To understand the drama being played out behind closed doors, one must remember that Armenia is considered a cradle of Christianity. It is the first Christian nation by the baptism of King Tiridates IV in the 4th century, evangelized by Gregory I the Illuminator.
But these people have encountered many sufferings in their history. In 1915, more than a million people perished in the Armenian genocide, orchestrated by the Muslim Ottoman Empire. This first genocide of the 20th century was commemorated on April 24.
The period between 1918 and 1920 saw the formation of two independent states in the region: Armenia and Azerbaijan. The two states simultaneously claimed one of the strategically important regions: Nagorno-Karabakh, also called Nagorny-Karabakh. This region is mainly populated by Armenians, but surrounded by a population of Azeris.
Under the domination of Soviet Russia, two republics were created: Armenia and Azerbaijan, but the conflict continued. After the collapse of the Soviet bloc, Nagorno-Karabakh proclaims its independence as the Republic of Artsakh, which resulted in a war between Armenians and Azeris, at the expense of the latter. That was in 1994.
Thanks to the support of its Muslim Turkish big brother – but also of Israel – Azerbaijan has been able to acquire the latest generation of weapons. But above all, with the deployment of around two thousand Syrian mercenaries experienced in jihad – kindly dispatched by Recip Tayyep Erdogan – the Azeris relaunched the war in the fall of 2020, this time to their advantage.

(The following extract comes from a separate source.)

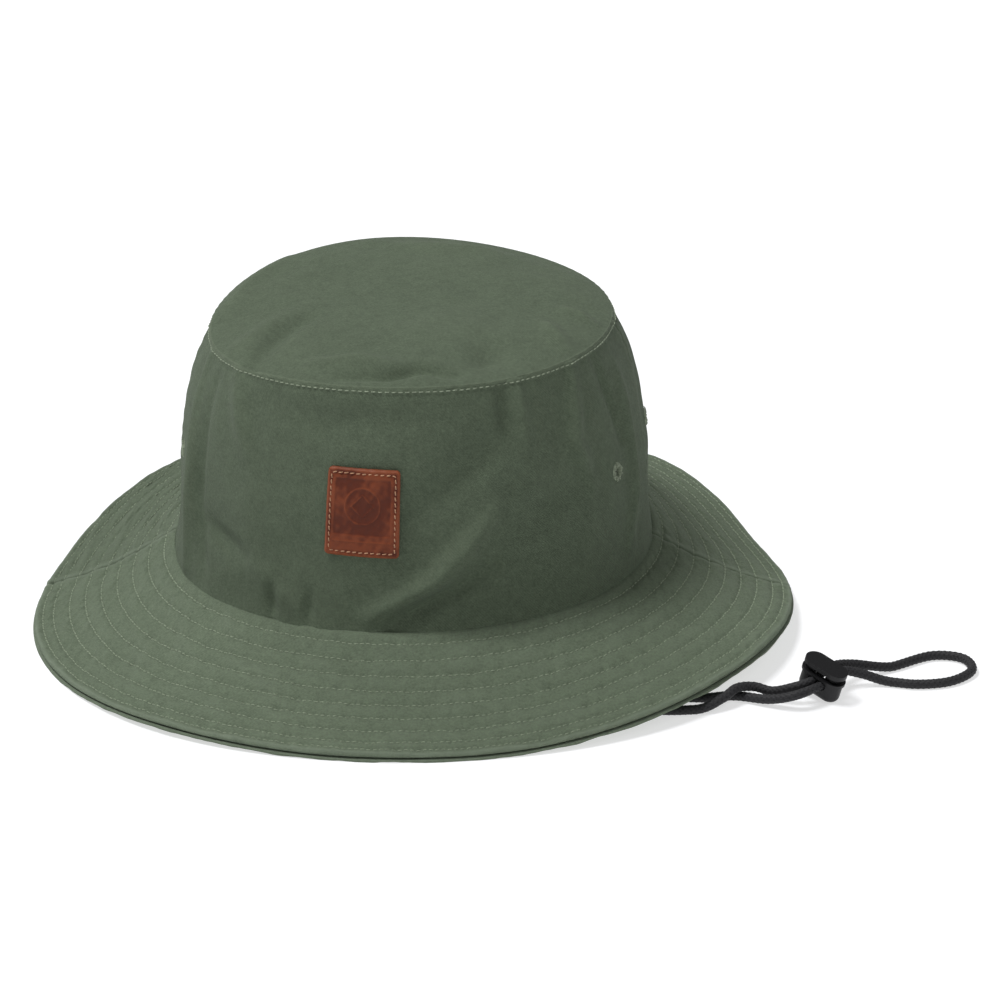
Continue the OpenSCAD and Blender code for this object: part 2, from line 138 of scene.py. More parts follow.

The autumn 2020 war led to a latent conflict around the territory of Nagorno-Karabakh. In September 2022, many Armenians died and thousands more had to leave. And since last December, the only road linking Nagorno-Karabakh to Armenia, the Lachin corridor, has been blocked by Azeris.
For its part, Russia, a key player in the region, is in a delicate situation because of the war with Ukraine. Anxious to spare its Turkish ally, whose support is more than ever essential to it, Vladimir Putin does not seem really ready to help Armenian Christians. The defense of orthodoxy still has its limits.